Language of document :

Verzoek om een prejudiciële beslissing ingediend door de Curte de Apel București (Roemenië) op 19 januari 2024 – DADA Music, Uniunea Producătorilor de Fonograme din România (UPFR)/Asociația Radiourilor Locale și Regionale (ARLR)

(Zaak C-37/24)

Procestaal: Roemeens

Verwijzende rechter

Curtea de Apel București

Partijen in het hoofdgeding

Verzoekende partij in eerste en tweede aanleg: DADA Music SRL

Verwerende partij in eerste aanleg en verzoekende partij in tweede aanleg: Uniunea Producătorilor de Fonograme din România (UPFR)

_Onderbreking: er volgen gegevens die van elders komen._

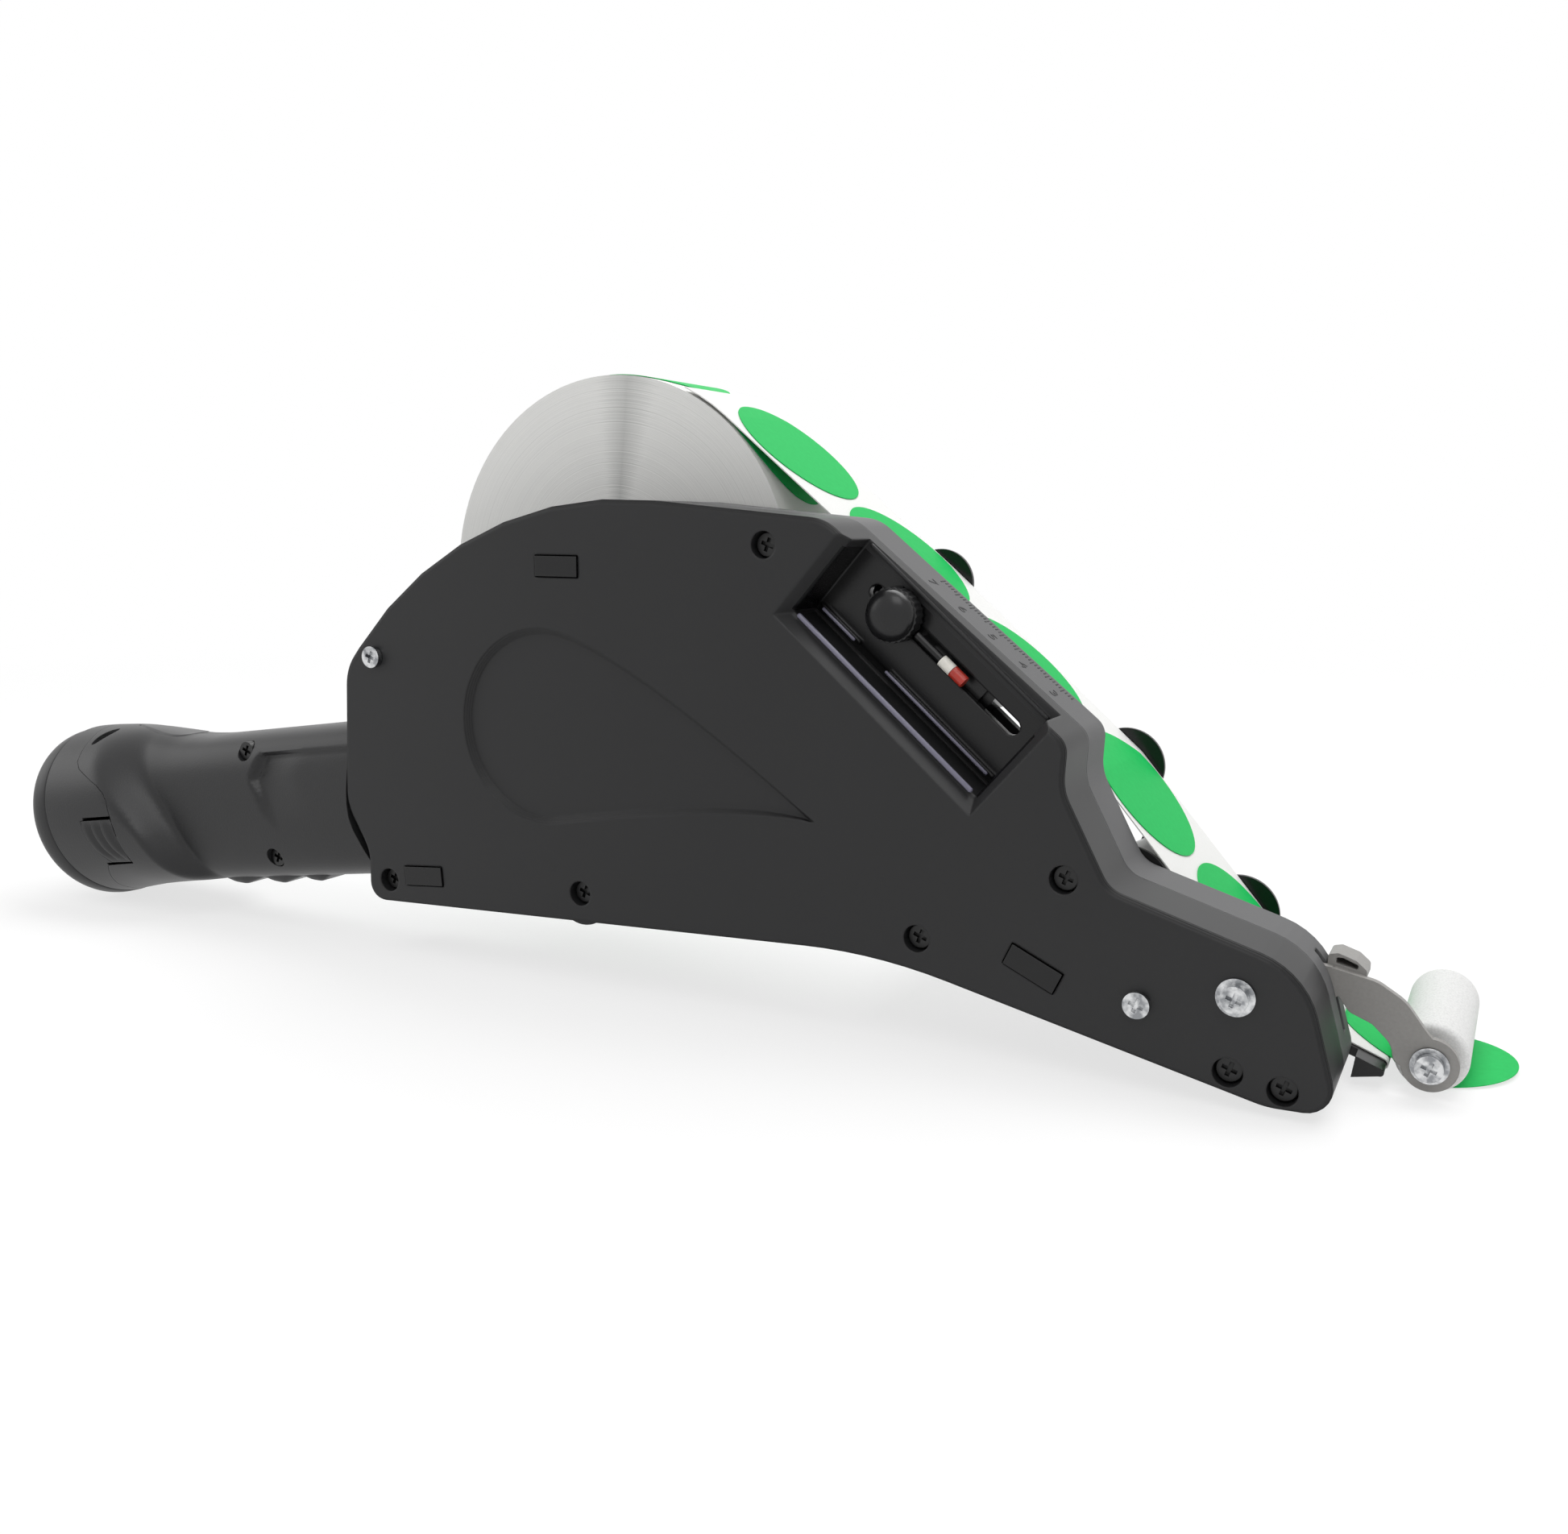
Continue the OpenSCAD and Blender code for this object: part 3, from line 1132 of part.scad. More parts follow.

Interveniënte in eerste aanleg en verwerende partij in tweede aanleg: Asociația Radiourilor Locale și Regionale (ARLR)

Prejudiciële vragen

Moeten artikel 8, lid 2, van richtlijn 2006/115/EG1 en artikel 16, lid 2, tweede volzin, van richtlijn 2014/26/EU2 junctis de artikelen 17 en 52 van het Handvest van de grondrechten van de Europese Unie, aldus worden uitgelegd dat

1)    zij zich verzetten tegen een nationale regeling die geen (forfaitaire) billijke minimumvergoeding toekent aan rechthebbenden (producenten van fonogrammen), vertegenwoordigd door maatschappijen voor collectieve belangenbehartiging, ongeacht de inkomsten of uitgaven van omroeporganisaties?

2)    Indien de eerste vraag ontkennend wordt beantwoord: verzetten deze artikelen zich tegen een nationale regeling die met onmiddellijke ingang een einde maakt aan de (forfaitaire) minimumvergoedingen die zijn vastgesteld door middel van een methode waarover eerder is onderhandeld tussen een maatschappij voor collectieve belangenbehartiging en gebruikers, zonder de criteria voor de berekening van de vergoeding te wijzigen en zonder een uiterste termijn te bepalen voor de onderhandeling over nieuwe afspraken (methoden) om de hoogte van de billijke vergoedingen vast te stellen?

3)    Indien de eerste twee vragen ontkennend worden beantwoord: kan of (eventueel) moet de nationale rechter nagaan of de vergoedingen die zijn berekend als percentage van de concrete, door omroeporganisaties opgegeven inkomsten, billijk en redelijk zijn voor rechthebbenden en gebruikers, dan wel kennelijk verwaarloosbaar of buitensporig hoog zijn, en wat zijn de criteria die voor deze beoordeling kunnen worden toegepast?

4)    Indien de derde vraag bevestigend wordt beantwoord en de nationale rechter vaststelt dat de verschuldigde vergoeding volgens de bij de nieuwe nationale regeling gewijzigde methode verwaarloosbaar is: kan of moet hij voor het vaststellen van de vergoeding andere criteria toepassen dan de opgegeven inkomsten – zoals de kosten die omroepen voor de uitzending hebben gemaakt, de vergoeding die vergelijkbare omroepen hebben betaald of soortgelijke criteria – om te zorgen dat rechthebbenden een passende vergoeding ontvangen zonder inbreuk te maken op de gerechtvaardigde belangen van gebruikers, dat wil zeggen een vergoeding die niet verwaarloosbaar is maar evenmin buitensporig belastend voor omroeporganisaties?

____________

1 Richtlijn 2006/115/EG van het Europees Parlement en de Raad van 12 december 2006 betreffende het verhuurrecht, het uitleenrecht en bepaalde naburige rechten op het gebied van intellectuele eigendom (PB 2006, L 376, blz. 28).

1 Richtlijn 2014/26/EU van het Europees Parlement en de Raad van 26 februari 2014 betreffende het collectieve beheer van auteursrechten en naburige rechten en de multiterritoriale licentieverlening van rechten inzake muziekwerken voor het online gebruik ervan op de interne markt (PB 2014, L 84, blz. 72).